The last image gives a hint of that view

Dave

 

[davenn]

Globular clusters evaporate (the stars leave the GC). They all evaporate, except the big ones take a long time to do so.

Yeah, I would suggest a very long time. Spectral analysis of GC stars indicate that many of them are very old stars

 

[vrmuth]

You'd need to be in its remote suburbs though, otherwise I suspect the sky would be so bright from all the nearby stars surrounding you that you wouldn't see the milky way at all. Which would be quite a sight in its own right...

even if you are in remote suburbs you will be able to see the MW only for half of the year . can you see how ?

 

[wabbit]

even if you are in remote suburbs you will be able to see the MW only for half of the year . can you see how ?
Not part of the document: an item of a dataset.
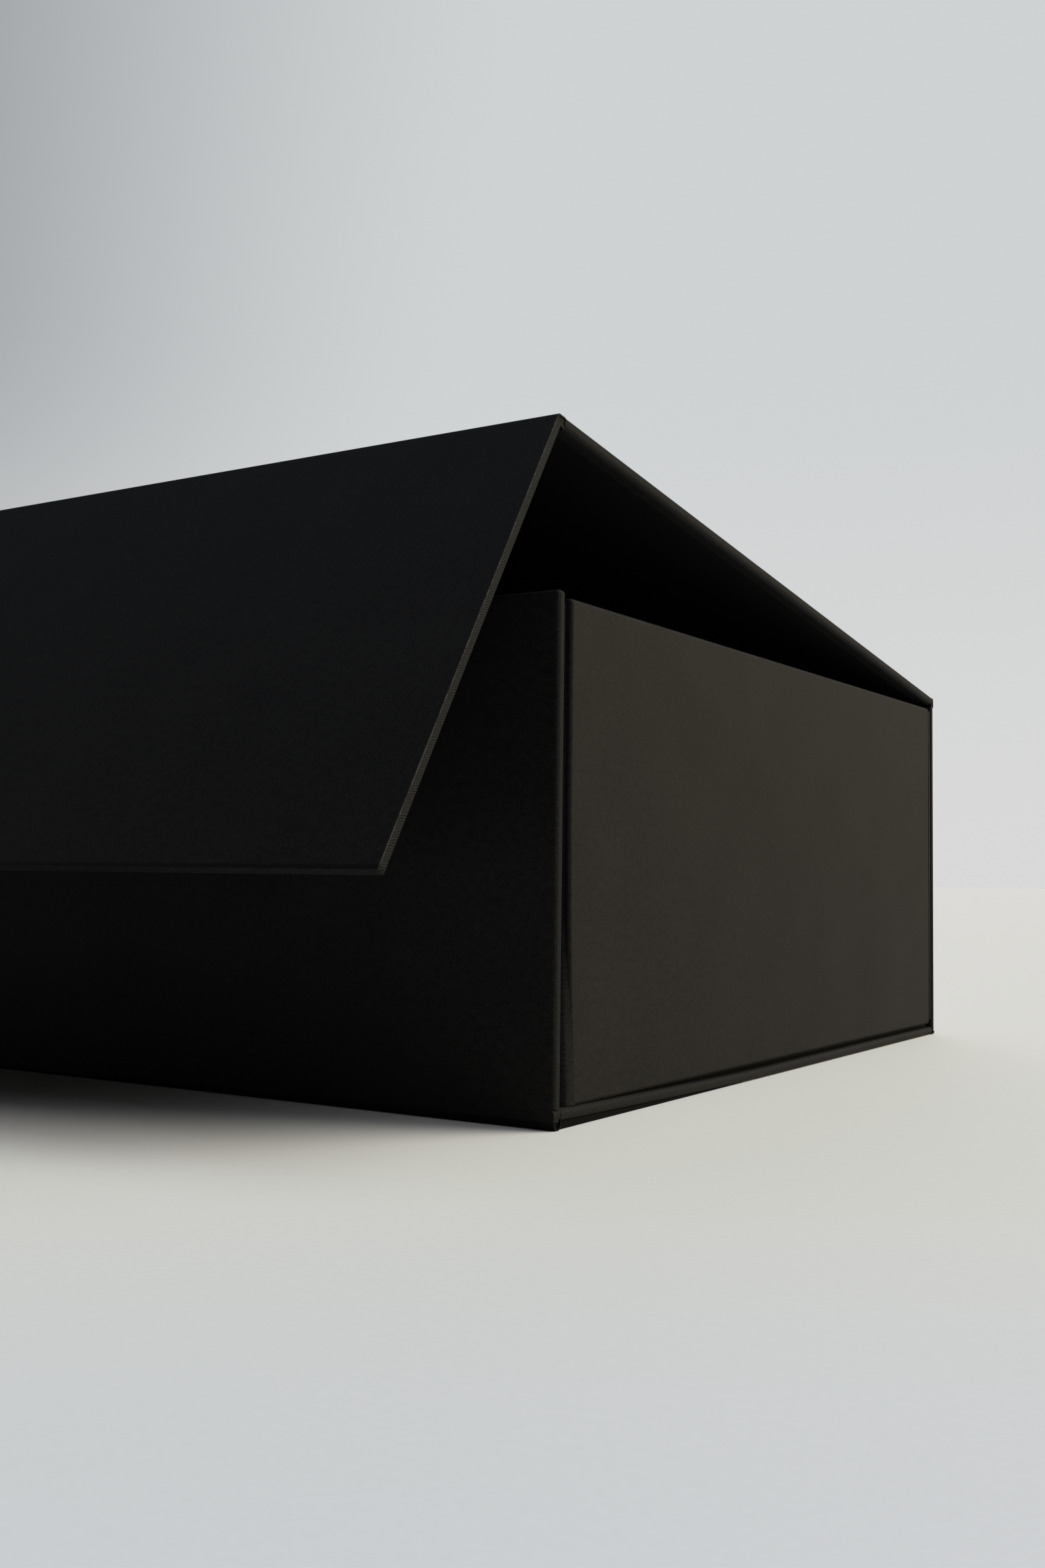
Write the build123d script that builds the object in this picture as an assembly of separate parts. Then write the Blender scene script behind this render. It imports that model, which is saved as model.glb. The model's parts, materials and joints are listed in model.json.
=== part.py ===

Oh it's even worse than that : you also need your star to be on the right part of its orbit around the center of the cluster lest the cluster blocks the view. Lots of geometric constraints to combine...

 

[liometopum]

The Senior Editor of Astronomy Magazine, Michael E. Bakich, has given approval for us to post the article, "Life Inside a Globular Cluster", written by William E. Harris and Jeremy Webb, from the July 2014 issue, on Physics Forums. See the attached pdf.

I wish to thank Michael E. Bakich, and Astronomy Magazine, for this gracious gift to the members of Physics Forums!

Please thank Astronomy Magazine by liking this post, or better yet, giving a gift subscription to a friend, or even yourself. (I am fully responsible for that plug)

 

[liometopum]

I recently spotted this arXiv article, and it fits this post well.

Two stellar-mass black holes in the globular cluster M22
The paper made it into http://www.nature.com/nature/journal/v490/n7418/full/nature11490.html.

I'd not seen it before, but the Milky Way globular cluster, M22, apparently has at least TWO black holes. From the abstract:
"...we report the presence of two flat-spectrum radio sources in the Milky Way globular cluster M22, and we argue that these objects are black holes of stellar mass (each ∼ 10–20 times more massive than the Sun) that are accreting matter." and M22 may contain a total population of ∼ 5–100 black holes."

Here are a few interesting extracts from the arXiv paper:
1. ...the objects cannot be black-hole/black-hole binaries, and instead are probably in binary systems with Roche lobe-overflowing companions
[ for an explanation of the Roche Lobe, see ]

2. Stellar-mass black holes will mass-segregate to the core of the cluster.

3. The presence of black holes in a globular cluster can lead to an expansion of the core radius through interactions between black holes and stars. This could explain why M22 has the fifth largest core radius among luminous ( >∼ 2 × 105L ) Milky Way globular clusters

 

[Chronos]

IMO, globular clusters probably preceded ordinary galaxies in the universe. I suspect most of them harbor black holes of significant mass. There is observational evidence favoring this idea, which also explains why they tend to be populated by ancient stars.